* YOUR INSTRUCTIONS:
Set down exactly the lines from the one with "obj.matrix_world = Matrix.Identity(4)" to the one with "PLACE = np.array([(lo.x", both included, and no line outside that range.

** Begin INPUT **

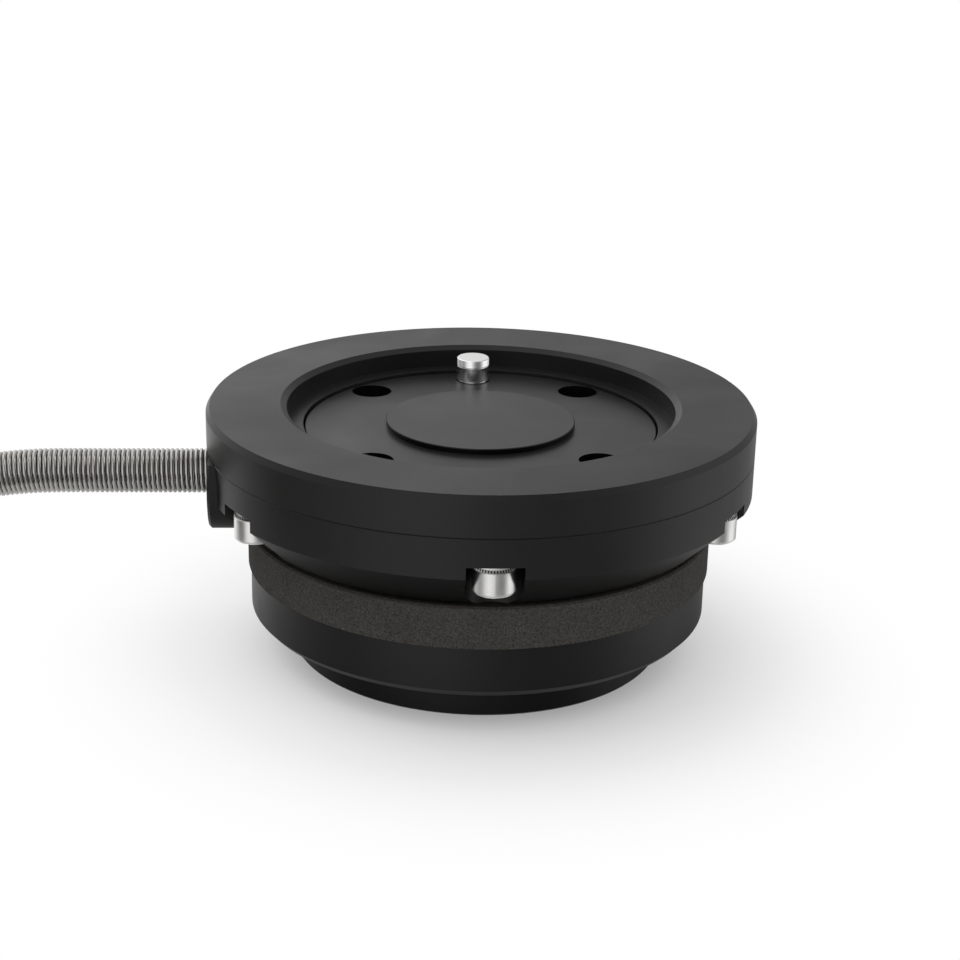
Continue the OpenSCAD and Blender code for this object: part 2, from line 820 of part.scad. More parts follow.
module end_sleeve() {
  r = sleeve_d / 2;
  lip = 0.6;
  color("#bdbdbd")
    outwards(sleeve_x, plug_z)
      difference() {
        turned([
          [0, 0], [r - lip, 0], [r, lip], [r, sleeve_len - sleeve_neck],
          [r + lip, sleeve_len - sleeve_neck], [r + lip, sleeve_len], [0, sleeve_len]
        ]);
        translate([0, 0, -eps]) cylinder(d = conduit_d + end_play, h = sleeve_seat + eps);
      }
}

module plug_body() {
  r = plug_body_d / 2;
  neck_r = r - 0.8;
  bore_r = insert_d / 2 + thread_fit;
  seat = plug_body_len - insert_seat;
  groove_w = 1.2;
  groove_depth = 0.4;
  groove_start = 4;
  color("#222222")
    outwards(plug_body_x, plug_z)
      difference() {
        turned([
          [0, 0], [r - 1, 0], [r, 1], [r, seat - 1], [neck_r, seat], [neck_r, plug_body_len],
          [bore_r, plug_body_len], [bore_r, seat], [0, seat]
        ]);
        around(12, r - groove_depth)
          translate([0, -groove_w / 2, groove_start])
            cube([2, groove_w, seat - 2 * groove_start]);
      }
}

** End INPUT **
** Begin INPUT **

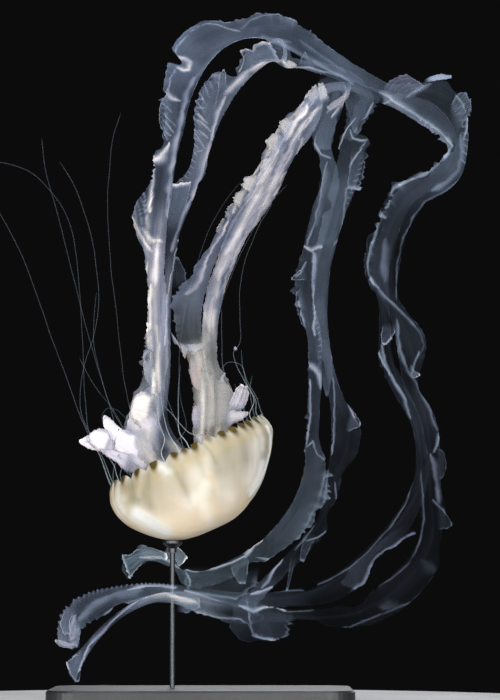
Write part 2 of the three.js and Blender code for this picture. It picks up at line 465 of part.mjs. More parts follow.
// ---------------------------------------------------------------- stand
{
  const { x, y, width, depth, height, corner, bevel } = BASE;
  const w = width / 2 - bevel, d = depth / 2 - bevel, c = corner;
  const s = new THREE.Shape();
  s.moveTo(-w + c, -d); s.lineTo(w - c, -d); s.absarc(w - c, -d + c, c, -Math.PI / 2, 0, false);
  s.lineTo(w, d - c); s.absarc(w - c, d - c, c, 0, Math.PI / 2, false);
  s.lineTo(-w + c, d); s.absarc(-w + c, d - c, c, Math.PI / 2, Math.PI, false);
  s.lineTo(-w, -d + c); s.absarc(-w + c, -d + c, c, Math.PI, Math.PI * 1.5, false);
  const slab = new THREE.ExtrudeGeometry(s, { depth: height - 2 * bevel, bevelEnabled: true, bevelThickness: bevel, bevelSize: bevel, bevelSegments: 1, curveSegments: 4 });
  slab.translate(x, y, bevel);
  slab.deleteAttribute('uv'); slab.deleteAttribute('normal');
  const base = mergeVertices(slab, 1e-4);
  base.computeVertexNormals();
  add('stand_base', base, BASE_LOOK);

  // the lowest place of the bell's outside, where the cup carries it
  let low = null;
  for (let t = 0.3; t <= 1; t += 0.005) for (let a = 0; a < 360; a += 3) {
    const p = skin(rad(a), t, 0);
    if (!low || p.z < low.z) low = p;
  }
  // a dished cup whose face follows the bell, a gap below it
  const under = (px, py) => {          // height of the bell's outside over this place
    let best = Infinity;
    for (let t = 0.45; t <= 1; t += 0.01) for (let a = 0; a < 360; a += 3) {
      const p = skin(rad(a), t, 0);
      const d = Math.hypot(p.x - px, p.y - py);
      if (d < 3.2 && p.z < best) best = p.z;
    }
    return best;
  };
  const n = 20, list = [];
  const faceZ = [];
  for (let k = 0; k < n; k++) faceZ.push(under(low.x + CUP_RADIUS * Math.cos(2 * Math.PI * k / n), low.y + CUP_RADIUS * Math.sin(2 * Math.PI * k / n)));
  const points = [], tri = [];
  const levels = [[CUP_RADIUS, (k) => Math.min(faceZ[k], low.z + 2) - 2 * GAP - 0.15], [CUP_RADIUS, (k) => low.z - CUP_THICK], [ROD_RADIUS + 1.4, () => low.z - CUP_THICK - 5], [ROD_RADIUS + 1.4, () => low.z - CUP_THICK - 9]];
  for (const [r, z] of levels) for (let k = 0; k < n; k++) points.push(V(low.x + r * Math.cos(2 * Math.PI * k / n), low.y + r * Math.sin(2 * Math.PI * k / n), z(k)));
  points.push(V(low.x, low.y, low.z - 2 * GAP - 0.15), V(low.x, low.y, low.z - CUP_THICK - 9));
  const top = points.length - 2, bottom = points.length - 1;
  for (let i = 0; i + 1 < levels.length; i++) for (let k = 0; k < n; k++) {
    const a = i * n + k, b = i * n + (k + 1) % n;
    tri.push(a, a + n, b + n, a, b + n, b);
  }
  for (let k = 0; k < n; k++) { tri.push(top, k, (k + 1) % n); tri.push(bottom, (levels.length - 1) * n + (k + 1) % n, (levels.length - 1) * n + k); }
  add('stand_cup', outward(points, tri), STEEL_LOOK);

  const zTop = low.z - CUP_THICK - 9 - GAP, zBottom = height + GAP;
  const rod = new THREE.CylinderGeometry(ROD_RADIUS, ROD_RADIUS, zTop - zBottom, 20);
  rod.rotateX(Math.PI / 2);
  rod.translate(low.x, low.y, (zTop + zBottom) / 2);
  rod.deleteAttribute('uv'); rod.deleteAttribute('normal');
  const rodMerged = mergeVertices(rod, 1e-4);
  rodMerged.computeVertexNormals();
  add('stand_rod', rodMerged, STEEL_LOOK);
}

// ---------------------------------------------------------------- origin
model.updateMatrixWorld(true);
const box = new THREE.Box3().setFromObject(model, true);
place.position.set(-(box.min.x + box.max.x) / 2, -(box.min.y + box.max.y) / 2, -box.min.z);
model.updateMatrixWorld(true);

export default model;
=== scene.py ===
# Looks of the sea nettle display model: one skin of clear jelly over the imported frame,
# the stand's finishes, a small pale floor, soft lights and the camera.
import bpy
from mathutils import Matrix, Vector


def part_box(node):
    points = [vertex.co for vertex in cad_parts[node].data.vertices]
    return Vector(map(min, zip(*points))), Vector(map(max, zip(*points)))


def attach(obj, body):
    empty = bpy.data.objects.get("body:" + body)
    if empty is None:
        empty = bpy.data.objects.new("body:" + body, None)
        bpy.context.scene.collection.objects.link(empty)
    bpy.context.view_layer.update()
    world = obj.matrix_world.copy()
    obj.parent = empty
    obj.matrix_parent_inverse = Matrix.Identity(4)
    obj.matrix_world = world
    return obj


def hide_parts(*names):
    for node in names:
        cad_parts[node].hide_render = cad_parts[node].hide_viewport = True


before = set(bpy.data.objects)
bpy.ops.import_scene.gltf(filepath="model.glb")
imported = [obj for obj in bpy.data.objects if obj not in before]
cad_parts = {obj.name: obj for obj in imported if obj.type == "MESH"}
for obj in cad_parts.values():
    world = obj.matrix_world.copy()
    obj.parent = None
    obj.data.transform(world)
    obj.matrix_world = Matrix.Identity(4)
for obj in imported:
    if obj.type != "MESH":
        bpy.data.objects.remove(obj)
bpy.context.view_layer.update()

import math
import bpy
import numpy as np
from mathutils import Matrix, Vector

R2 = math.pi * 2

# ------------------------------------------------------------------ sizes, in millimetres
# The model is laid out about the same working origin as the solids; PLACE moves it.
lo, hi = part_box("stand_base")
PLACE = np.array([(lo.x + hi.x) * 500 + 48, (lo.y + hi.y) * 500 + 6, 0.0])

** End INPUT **

* THE REPLY:
    obj.matrix_world = Matrix.Identity(4)
for obj in imported:
    if obj.type != "MESH":
        bpy.data.objects.remove(obj)
bpy.context.view_layer.update()

import math
import bpy
import numpy as np
from mathutils import Matrix, Vector

R2 = math.pi * 2

# ------------------------------------------------------------------ sizes, in millimetres
# The model is laid out about the same working origin as the solids; PLACE moves it.
lo, hi = part_box("stand_base")
PLACE = np.array([(lo.x + hi.x) * 500 + 48, (lo.y + hi.y) * 500 + 6, 0.0])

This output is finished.